Problem requirements:
Restate the entire listing word for word.

━━━━━ Supplied information ━━━━━

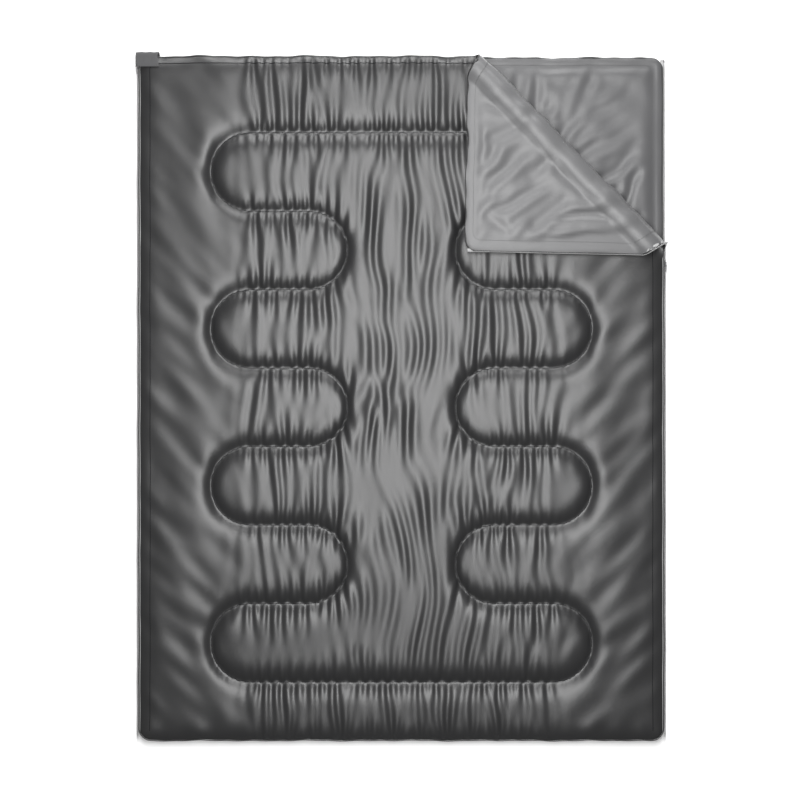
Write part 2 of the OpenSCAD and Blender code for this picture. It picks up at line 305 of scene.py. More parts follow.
class Cloth:
    """A simulated cloth: a grid of points whose third coordinate is the height off the quilt's edge."""

    def __init__(self, fields, levels, seed):
        """levels are the solver's passes, coarse to fine: the grid's size each way, the number
        of rounds and the cloth's stiffness."""
        xs = ys = lifted = None
        for level, (size_x, size_y, turns, bend) in enumerate(levels):
            old_xs, old_ys = xs, ys
            xs, ys = ticks(X_STOPS, size_x), ticks(Y_STOPS, size_y)
            xy = rounded(np.stack(np.meshgrid(xs, ys), -1))
            f = fields(xy, (size_x, size_y))
            flat = f["flat"]
            if lifted is None:
                p = np.dstack([flat, f["loft"]])
            else:
                lifted = finer(finer(lifted, old_ys, ys, 0), old_xs, xs, 1)
                p = lifted + np.dstack([flat, np.zeros(flat.shape[:2])])
            p[f["held"]] = f["place"][f["held"]]
            p = relax(p, f, turns, seed + level, bend)
            lifted = p - np.dstack([flat, np.zeros(flat.shape[:2])])
        self.xs, self.ys, self.flat = xs, ys, flat
        self.points = p.astype(float)

    def at(self, xy):
        """The cloth's points for places given on the closed, flat quilt."""
        u = np.interp(xy[:, 0], self.xs, np.arange(len(self.xs)))
        v = np.interp(xy[:, 1], self.ys, np.arange(len(self.ys)))
        i = np.minimum(u.astype(int), len(self.xs) - 2)
        j = np.minimum(v.astype(int), len(self.ys) - 2)
        a, b = (u - i)[:, None], (v - j)[:, None]
        p = self.points
        low = p[j, i] * (1 - a) + p[j, i + 1] * a
        high = p[j + 1, i] * (1 - a) + p[j + 1, i + 1] * a
        return low * (1 - b) + high * b


QUILTING = tree_of(meander())
HEM = tree_of(hem_line())


def by_fold(*places):
    """A line of places, given as lengths along the fold from the head edge and out from it."""
    return [FOLD_AT[:2] + t * FOLD_AXIS[:2] + s * FOLD_OUT[:2] for t, s in places]


CREASES = tree_of(
    by_fold((0.31, 0.012), (0.41, 0.045), (0.49, 0.030)),  # the pucker in the fold itself
    by_fold((0.24, 0.030), (0.21, 0.117)),
    by_fold((0.36, 0.050), (0.36, 0.113)),
    by_fold((0.47, 0.090), (0.46, 0.200)),
    by_fold((0.36, 0.277), (0.42, 0.266)),
    by_fold((0.52, 0.214), (0.67, 0.030)),
)


def cloudy(xy, size, seed):
    """A smooth random field from -1 to 1, whose lumps are about this size."""
    rng = np.random.default_rng(seed)
    total = np.zeros(xy.shape[:-1])
    for _ in range(14):
        turn, phase = rng.uniform(0, 2 * math.pi, 2)
        wave = 2 * math.pi / (size * rng.uniform(0.7, 2.2))
        total += np.sin(wave * (xy @ np.array([math.cos(turn), math.sin(turn)])) + phase)
    return np.clip(total / 5, -1, 1)


def pleats(xy, seed):
    """Long narrow folds that run from row to row and sway a little."""
    sway = 0.05 * cloudy(xy, 0.4, seed + 5)
    return cloudy(np.stack([xy[..., 0] + sway, 0.12 * xy[..., 1]], -1), 0.035, seed)


def side_folds(xy, seed):
    """Long soft folds that run down and inwards from the quilt's sides."""
    x, y = xy[..., 0], xy[..., 1]
    out = np.abs(x)
    across = (y - out) + 3 * np.sign(x)
    along = y + out
    return cloudy(np.stack([across, 0.3 * along], -1), 0.06, seed)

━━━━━

Solution to this problem:
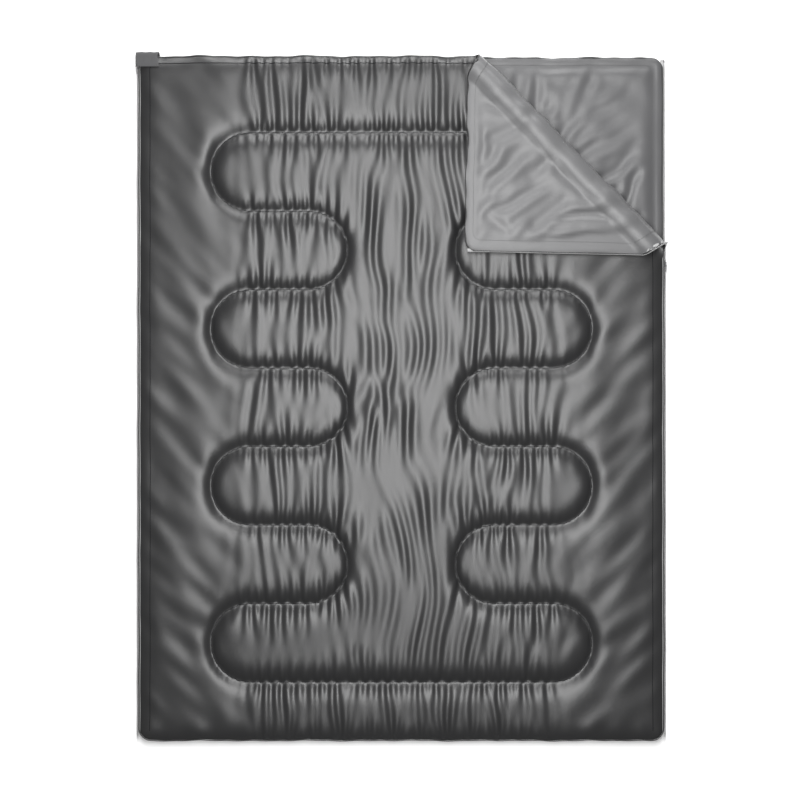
Write part 2 of the OpenSCAD and Blender code for this picture. It picks up at line 305 of scene.py. More parts follow.
class Cloth:
    """A simulated cloth: a grid of points whose third coordinate is the height off the quilt's edge."""

    def __init__(self, fields, levels, seed):
        """levels are the solver's passes, coarse to fine: the grid's size each way, the number
        of rounds and the cloth's stiffness."""
        xs = ys = lifted = None
        for level, (size_x, size_y, turns, bend) in enumerate(levels):
            old_xs, old_ys = xs, ys
            xs, ys = ticks(X_STOPS, size_x), ticks(Y_STOPS, size_y)
            xy = rounded(np.stack(np.meshgrid(xs, ys), -1))
            f = fields(xy, (size_x, size_y))
            flat = f["flat"]
            if lifted is None:
                p = np.dstack([flat, f["loft"]])
            else:
                lifted = finer(finer(lifted, old_ys, ys, 0), old_xs, xs, 1)
                p = lifted + np.dstack([flat, np.zeros(flat.shape[:2])])
            p[f["held"]] = f["place"][f["held"]]
            p = relax(p, f, turns, seed + level, bend)
            lifted = p - np.dstack([flat, np.zeros(flat.shape[:2])])
        self.xs, self.ys, self.flat = xs, ys, flat
        self.points = p.astype(float)

    def at(self, xy):
        """The cloth's points for places given on the closed, flat quilt."""
        u = np.interp(xy[:, 0], self.xs, np.arange(len(self.xs)))
        v = np.interp(xy[:, 1], self.ys, np.arange(len(self.ys)))
        i = np.minimum(u.astype(int), len(self.xs) - 2)
        j = np.minimum(v.astype(int), len(self.ys) - 2)
        a, b = (u - i)[:, None], (v - j)[:, None]
        p = self.points
        low = p[j, i] * (1 - a) + p[j, i + 1] * a
        high = p[j + 1, i] * (1 - a) + p[j + 1, i + 1] * a
        return low * (1 - b) + high * b


QUILTING = tree_of(meander())
HEM = tree_of(hem_line())


def by_fold(*places):
    """A line of places, given as lengths along the fold from the head edge and out from it."""
    return [FOLD_AT[:2] + t * FOLD_AXIS[:2] + s * FOLD_OUT[:2] for t, s in places]


CREASES = tree_of(
    by_fold((0.31, 0.012), (0.41, 0.045), (0.49, 0.030)),  # the pucker in the fold itself
    by_fold((0.24, 0.030), (0.21, 0.117)),
    by_fold((0.36, 0.050), (0.36, 0.113)),
    by_fold((0.47, 0.090), (0.46, 0.200)),
    by_fold((0.36, 0.277), (0.42, 0.266)),
    by_fold((0.52, 0.214), (0.67, 0.030)),
)


def cloudy(xy, size, seed):
    """A smooth random field from -1 to 1, whose lumps are about this size."""
    rng = np.random.default_rng(seed)
    total = np.zeros(xy.shape[:-1])
    for _ in range(14):
        turn, phase = rng.uniform(0, 2 * math.pi, 2)
        wave = 2 * math.pi / (size * rng.uniform(0.7, 2.2))
        total += np.sin(wave * (xy @ np.array([math.cos(turn), math.sin(turn)])) + phase)
    return np.clip(total / 5, -1, 1)


def pleats(xy, seed):
    """Long narrow folds that run from row to row and sway a little."""
    sway = 0.05 * cloudy(xy, 0.4, seed + 5)
    return cloudy(np.stack([xy[..., 0] + sway, 0.12 * xy[..., 1]], -1), 0.035, seed)


def side_folds(xy, seed):
    """Long soft folds that run down and inwards from the quilt's sides."""
    x, y = xy[..., 0], xy[..., 1]
    out = np.abs(x)
    across = (y - out) + 3 * np.sign(x)
    along = y + out
    return cloudy(np.stack([across, 0.3 * along], -1), 0.06, seed)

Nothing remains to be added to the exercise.